Higher rate of primary patency of target lesion at 12 months versus angiography with standard balloon
THURSDAY, June 25, 2015 (HealthDay News) — For patients with symptomatic femoropopliteal peripheral artery disease, percutaneous transluminal angioplasty with a paclitaxel-coated balloon is associated with a superior rate of primary patency at 12 months versus angiography with a standard balloon, according to a study published online June 24 in the New England Journal of Medicine.

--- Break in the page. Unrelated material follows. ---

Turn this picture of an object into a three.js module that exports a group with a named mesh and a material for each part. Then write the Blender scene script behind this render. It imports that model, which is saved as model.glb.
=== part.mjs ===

Kenneth Rosenfield, M.D., from Massachusetts General Hospital in Boston, and colleagues conducted a single-blind randomized trial at 54 sites. Four hundred seventy-six patients with symptomatic intermittent claudication or ischemic pain while at rest and angiographically significant atherosclerotic lesions were randomized in a 2:1 ratio to angioplasty with a paclitaxel-coated balloon or standard angioplasty.
The researchers found that the rate of primary patency at 12 months was superior among patients who had undergone angioplasty with the drug-coated balloon versus conventional angioplasty (65.2 versus 52.6 percent; P = 0.02). Overall, 83.9 and 79.0 percent of patients were free from primary safety events with the drug-coated balloon and standard angioplasty, respectively (P = 0.005 for noninferiority). No significant between-group differences were seen in functional outcomes, or in the rates of death, amputation, thrombosis, or reintervention.
“Treatment of femoropopliteal peripheral artery disease with a paclitaxel-coated balloon provided superior vessel patency through 12 months, as compared with a strategy of conventional percutaneous transluminal angioplasty with a standard balloon,” the authors write.
The study was funded by Lutonix-Bard, manufacturer of the paclitaxel-coated balloon used in the study.